* [Exercise]
Take the material below and write it all out again exactly.

+===+

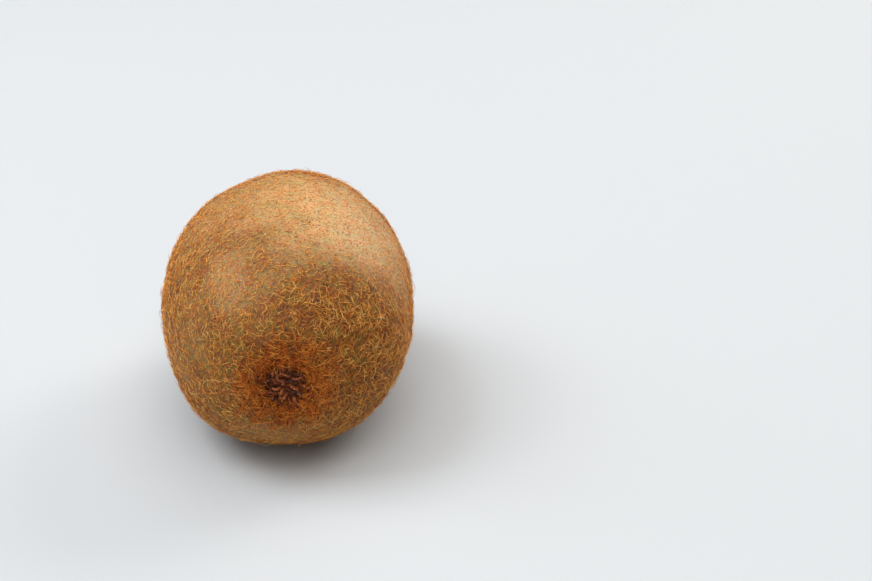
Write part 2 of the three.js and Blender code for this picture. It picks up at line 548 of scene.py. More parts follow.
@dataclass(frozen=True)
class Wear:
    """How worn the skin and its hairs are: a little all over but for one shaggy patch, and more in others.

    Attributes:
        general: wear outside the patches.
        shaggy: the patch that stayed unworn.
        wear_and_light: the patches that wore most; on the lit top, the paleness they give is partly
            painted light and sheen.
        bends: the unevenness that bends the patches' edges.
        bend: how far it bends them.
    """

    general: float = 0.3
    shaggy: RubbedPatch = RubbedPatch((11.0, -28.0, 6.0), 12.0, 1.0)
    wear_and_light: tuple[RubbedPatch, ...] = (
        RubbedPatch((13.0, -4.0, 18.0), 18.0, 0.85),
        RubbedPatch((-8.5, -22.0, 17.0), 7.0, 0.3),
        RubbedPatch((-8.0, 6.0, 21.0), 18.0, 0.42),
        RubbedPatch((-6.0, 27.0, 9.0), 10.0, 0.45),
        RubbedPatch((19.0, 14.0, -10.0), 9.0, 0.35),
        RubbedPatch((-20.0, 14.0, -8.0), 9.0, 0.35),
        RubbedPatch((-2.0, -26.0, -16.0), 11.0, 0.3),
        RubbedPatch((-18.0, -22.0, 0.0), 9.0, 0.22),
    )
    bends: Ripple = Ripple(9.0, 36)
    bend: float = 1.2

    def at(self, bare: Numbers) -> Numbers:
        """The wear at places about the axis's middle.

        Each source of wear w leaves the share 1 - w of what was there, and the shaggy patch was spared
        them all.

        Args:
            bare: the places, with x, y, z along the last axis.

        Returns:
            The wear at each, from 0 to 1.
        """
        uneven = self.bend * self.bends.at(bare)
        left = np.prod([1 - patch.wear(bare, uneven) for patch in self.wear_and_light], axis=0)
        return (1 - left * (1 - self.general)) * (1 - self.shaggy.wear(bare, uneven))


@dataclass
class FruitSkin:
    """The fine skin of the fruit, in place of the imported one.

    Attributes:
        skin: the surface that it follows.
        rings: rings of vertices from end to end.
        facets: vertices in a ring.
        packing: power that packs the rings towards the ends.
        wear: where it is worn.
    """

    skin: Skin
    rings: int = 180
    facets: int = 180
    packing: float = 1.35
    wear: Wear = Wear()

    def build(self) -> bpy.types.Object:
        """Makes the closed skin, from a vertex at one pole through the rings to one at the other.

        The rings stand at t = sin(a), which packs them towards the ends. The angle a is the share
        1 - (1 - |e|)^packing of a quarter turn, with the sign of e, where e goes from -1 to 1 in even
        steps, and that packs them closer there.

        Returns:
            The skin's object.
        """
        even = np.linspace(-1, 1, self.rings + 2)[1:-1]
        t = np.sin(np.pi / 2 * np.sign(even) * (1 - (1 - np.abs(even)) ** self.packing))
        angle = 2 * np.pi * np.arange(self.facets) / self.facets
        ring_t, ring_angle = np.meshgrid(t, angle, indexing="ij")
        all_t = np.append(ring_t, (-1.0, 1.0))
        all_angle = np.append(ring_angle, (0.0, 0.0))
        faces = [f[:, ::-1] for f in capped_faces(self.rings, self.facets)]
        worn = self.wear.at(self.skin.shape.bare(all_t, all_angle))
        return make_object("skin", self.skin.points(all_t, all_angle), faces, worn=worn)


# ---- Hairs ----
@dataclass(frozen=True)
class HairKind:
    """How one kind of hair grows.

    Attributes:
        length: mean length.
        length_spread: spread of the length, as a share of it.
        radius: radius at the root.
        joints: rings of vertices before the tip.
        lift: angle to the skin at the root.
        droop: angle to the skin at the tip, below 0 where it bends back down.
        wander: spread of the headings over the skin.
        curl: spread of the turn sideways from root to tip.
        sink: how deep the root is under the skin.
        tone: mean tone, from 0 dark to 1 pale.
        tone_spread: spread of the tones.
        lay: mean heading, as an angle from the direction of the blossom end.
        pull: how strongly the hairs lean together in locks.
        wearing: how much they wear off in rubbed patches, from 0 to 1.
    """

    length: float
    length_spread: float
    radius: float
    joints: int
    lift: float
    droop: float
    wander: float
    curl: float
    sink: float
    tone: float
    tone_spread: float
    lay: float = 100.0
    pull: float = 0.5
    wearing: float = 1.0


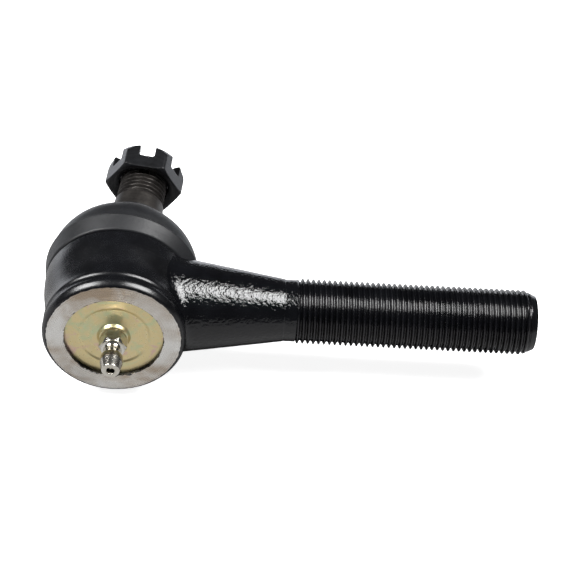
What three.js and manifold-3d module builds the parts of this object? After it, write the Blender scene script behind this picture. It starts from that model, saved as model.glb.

+===+

* [Written answer]
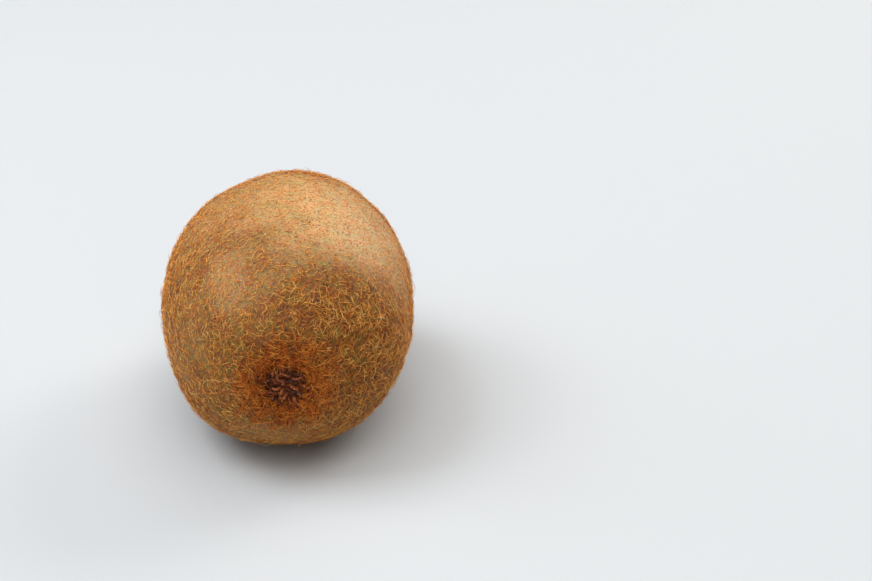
Write part 2 of the three.js and Blender code for this picture. It picks up at line 548 of scene.py. More parts follow.
@dataclass(frozen=True)
class Wear:
    """How worn the skin and its hairs are: a little all over but for one shaggy patch, and more in others.

    Attributes:
        general: wear outside the patches.
        shaggy: the patch that stayed unworn.
        wear_and_light: the patches that wore most; on the lit top, the paleness they give is partly
            painted light and sheen.
        bends: the unevenness that bends the patches' edges.
        bend: how far it bends them.
    """

    general: float = 0.3
    shaggy: RubbedPatch = RubbedPatch((11.0, -28.0, 6.0), 12.0, 1.0)
    wear_and_light: tuple[RubbedPatch, ...] = (
        RubbedPatch((13.0, -4.0, 18.0), 18.0, 0.85),
        RubbedPatch((-8.5, -22.0, 17.0), 7.0, 0.3),
        RubbedPatch((-8.0, 6.0, 21.0), 18.0, 0.42),
        RubbedPatch((-6.0, 27.0, 9.0), 10.0, 0.45),
        RubbedPatch((19.0, 14.0, -10.0), 9.0, 0.35),
        RubbedPatch((-20.0, 14.0, -8.0), 9.0, 0.35),
        RubbedPatch((-2.0, -26.0, -16.0), 11.0, 0.3),
        RubbedPatch((-18.0, -22.0, 0.0), 9.0, 0.22),
    )
    bends: Ripple = Ripple(9.0, 36)
    bend: float = 1.2

    def at(self, bare: Numbers) -> Numbers:
        """The wear at places about the axis's middle.

        Each source of wear w leaves the share 1 - w of what was there, and the shaggy patch was spared
        them all.

        Args:
            bare: the places, with x, y, z along the last axis.

        Returns:
            The wear at each, from 0 to 1.
        """
        uneven = self.bend * self.bends.at(bare)
        left = np.prod([1 - patch.wear(bare, uneven) for patch in self.wear_and_light], axis=0)
        return (1 - left * (1 - self.general)) * (1 - self.shaggy.wear(bare, uneven))


@dataclass
class FruitSkin:
    """The fine skin of the fruit, in place of the imported one.

    Attributes:
        skin: the surface that it follows.
        rings: rings of vertices from end to end.
        facets: vertices in a ring.
        packing: power that packs the rings towards the ends.
        wear: where it is worn.
    """

    skin: Skin
    rings: int = 180
    facets: int = 180
    packing: float = 1.35
    wear: Wear = Wear()

    def build(self) -> bpy.types.Object:
        """Makes the closed skin, from a vertex at one pole through the rings to one at the other.

        The rings stand at t = sin(a), which packs them towards the ends. The angle a is the share
        1 - (1 - |e|)^packing of a quarter turn, with the sign of e, where e goes from -1 to 1 in even
        steps, and that packs them closer there.

        Returns:
            The skin's object.
        """
        even = np.linspace(-1, 1, self.rings + 2)[1:-1]
        t = np.sin(np.pi / 2 * np.sign(even) * (1 - (1 - np.abs(even)) ** self.packing))
        angle = 2 * np.pi * np.arange(self.facets) / self.facets
        ring_t, ring_angle = np.meshgrid(t, angle, indexing="ij")
        all_t = np.append(ring_t, (-1.0, 1.0))
        all_angle = np.append(ring_angle, (0.0, 0.0))
        faces = [f[:, ::-1] for f in capped_faces(self.rings, self.facets)]
        worn = self.wear.at(self.skin.shape.bare(all_t, all_angle))
        return make_object("skin", self.skin.points(all_t, all_angle), faces, worn=worn)


# ---- Hairs ----
@dataclass(frozen=True)
class HairKind:
    """How one kind of hair grows.

    Attributes:
        length: mean length.
        length_spread: spread of the length, as a share of it.
        radius: radius at the root.
        joints: rings of vertices before the tip.
        lift: angle to the skin at the root.
        droop: angle to the skin at the tip, below 0 where it bends back down.
        wander: spread of the headings over the skin.
        curl: spread of the turn sideways from root to tip.
        sink: how deep the root is under the skin.
        tone: mean tone, from 0 dark to 1 pale.
        tone_spread: spread of the tones.
        lay: mean heading, as an angle from the direction of the blossom end.
        pull: how strongly the hairs lean together in locks.
        wearing: how much they wear off in rubbed patches, from 0 to 1.
    """

    length: float
    length_spread: float
    radius: float
    joints: int
    lift: float
    droop: float
    wander: float
    curl: float
    sink: float
    tone: float
    tone_spread: float
    lay: float = 100.0
    pull: float = 0.5
    wearing: float = 1.0


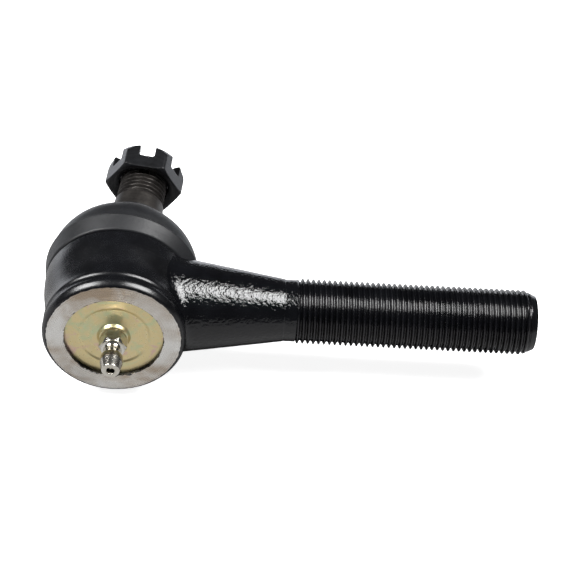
What three.js and manifold-3d module builds the parts of this object? After it, write the Blender scene script behind this picture. It starts from that model, saved as model.glb.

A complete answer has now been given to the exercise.